At the time, the Huskies were 17-6 and tied for second in the Pac-12 at 7-3.

Washington finished 4-7 the rest of the way, including four losses by eight or fewer points to teams that didn’t qualify for the NCAA tournament.

The late-season collapse and a shoddy 5-9 record in neutral-site and road games are the main reasons the Huskies’ NCAA tournament drought was extended to seven years.

“We found out how we can win games,” Thybulle said. “We hung our hat on being a really good defensive team, but then we got away from the things that made us successful.”

Washington loses just two seniors — reserve guard Dan Kingma and walk-on forward Greg Bowman — and all five starters, the top 10 scorers and 11 players have eligibility, including sophomore guard Bitumba Baruti, who did not play this season.

The Huskies signed four-star shooting guard Jamal Bey, who was the Gatorade Player of the Year in Nevada, as well as three-star point guard Elijah Hardy, and three-star power forward Nate Roberts during the early signing period.

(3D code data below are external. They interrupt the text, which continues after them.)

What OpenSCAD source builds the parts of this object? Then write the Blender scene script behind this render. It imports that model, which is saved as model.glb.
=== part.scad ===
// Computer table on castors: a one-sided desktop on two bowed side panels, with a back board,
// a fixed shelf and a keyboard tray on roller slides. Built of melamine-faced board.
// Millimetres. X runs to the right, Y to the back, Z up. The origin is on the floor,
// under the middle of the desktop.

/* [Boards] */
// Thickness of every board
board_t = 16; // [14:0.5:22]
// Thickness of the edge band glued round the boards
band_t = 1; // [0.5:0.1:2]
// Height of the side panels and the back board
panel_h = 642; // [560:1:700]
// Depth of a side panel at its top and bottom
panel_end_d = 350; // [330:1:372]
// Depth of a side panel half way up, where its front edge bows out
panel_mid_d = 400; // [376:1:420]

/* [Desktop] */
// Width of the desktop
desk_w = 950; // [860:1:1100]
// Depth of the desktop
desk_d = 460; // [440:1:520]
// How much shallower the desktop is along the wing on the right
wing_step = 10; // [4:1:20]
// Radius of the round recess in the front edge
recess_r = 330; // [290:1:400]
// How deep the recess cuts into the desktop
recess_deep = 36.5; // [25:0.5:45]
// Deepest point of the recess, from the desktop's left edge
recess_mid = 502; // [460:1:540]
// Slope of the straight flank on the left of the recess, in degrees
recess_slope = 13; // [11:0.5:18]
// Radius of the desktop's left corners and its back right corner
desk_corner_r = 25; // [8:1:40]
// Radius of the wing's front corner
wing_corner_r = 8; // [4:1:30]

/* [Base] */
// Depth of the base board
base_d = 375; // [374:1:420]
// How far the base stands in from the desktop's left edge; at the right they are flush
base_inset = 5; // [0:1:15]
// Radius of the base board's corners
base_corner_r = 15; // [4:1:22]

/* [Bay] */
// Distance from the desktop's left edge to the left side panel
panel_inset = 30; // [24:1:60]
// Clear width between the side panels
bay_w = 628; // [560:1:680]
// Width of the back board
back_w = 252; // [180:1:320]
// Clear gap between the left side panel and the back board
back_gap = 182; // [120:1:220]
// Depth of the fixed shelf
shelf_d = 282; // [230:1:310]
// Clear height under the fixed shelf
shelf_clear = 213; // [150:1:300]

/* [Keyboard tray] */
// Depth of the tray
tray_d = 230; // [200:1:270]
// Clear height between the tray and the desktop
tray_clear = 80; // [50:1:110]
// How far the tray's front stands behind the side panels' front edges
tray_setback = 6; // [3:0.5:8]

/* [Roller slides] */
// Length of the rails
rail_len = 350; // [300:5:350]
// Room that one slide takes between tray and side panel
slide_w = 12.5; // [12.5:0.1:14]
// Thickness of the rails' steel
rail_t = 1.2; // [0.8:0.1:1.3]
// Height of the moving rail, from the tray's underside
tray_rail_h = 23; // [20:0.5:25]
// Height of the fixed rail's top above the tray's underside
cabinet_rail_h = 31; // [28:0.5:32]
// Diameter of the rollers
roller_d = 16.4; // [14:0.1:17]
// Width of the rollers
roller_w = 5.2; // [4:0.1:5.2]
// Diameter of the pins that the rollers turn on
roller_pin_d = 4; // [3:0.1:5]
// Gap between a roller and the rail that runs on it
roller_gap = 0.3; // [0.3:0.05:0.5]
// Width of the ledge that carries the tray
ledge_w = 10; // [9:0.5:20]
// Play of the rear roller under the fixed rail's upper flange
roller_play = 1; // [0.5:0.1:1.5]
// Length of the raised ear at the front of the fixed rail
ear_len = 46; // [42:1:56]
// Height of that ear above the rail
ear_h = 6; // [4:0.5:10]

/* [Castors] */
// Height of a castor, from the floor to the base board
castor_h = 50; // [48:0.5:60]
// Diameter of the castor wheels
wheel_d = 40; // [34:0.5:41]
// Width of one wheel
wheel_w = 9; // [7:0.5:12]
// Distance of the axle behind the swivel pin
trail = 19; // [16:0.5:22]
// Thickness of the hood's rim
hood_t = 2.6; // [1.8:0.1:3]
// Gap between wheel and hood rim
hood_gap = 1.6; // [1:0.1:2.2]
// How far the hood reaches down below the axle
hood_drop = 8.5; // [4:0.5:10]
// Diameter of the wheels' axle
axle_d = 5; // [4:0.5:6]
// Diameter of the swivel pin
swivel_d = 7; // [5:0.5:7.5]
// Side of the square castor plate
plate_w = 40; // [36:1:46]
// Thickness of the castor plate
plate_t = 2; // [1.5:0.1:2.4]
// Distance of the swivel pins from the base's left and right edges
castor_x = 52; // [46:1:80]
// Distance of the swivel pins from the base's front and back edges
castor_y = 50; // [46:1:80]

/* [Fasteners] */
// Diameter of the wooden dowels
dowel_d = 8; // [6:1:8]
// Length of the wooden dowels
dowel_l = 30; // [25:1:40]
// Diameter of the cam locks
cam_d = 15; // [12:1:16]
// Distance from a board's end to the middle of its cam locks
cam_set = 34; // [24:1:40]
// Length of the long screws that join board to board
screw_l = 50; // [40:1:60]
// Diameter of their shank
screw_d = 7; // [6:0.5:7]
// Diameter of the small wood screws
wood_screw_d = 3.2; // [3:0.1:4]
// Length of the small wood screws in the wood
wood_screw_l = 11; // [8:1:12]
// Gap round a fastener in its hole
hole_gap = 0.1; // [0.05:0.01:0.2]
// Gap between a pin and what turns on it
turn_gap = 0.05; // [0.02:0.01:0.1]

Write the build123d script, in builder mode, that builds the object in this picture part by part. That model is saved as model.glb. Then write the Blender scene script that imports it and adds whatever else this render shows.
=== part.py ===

Washington also picked up verbal commitments from four-star center Bryan Penn-Johnson and three-star forward Ed Chang, who could reclassify for 2019.

Assuming the Huskies bring in a five-man recruiting class, they’ll need to restructure the roster to comply with the NCAA limit of 13 scholarship players.

For Hopkins, the first year with the Huskies was merely a preview of what’s to come.

If “Tougher Together” capsulized Year One, then the theme for his encore just might be “Prove It” or “Ready for Anything” or “One More.”

“The more I’m with these guys the more it’s becoming their message, and they’re living the foundation of what we want this program to become,” Hopkins said. “If someone were to say, ‘Tell me about UW basketball,’ then we’d say, ‘We’re Tougher Together.’

“‘We have a Multiple Effort Mentality and One More. We Own the Ball. We have Uncommon Preparation.’ These core beliefs, we fight for them every day. And as our culture becomes more and more ingrained into the everyday fabric of what we do, then that’s when you see real growth as a team, as basketball players, as college students and as young men.”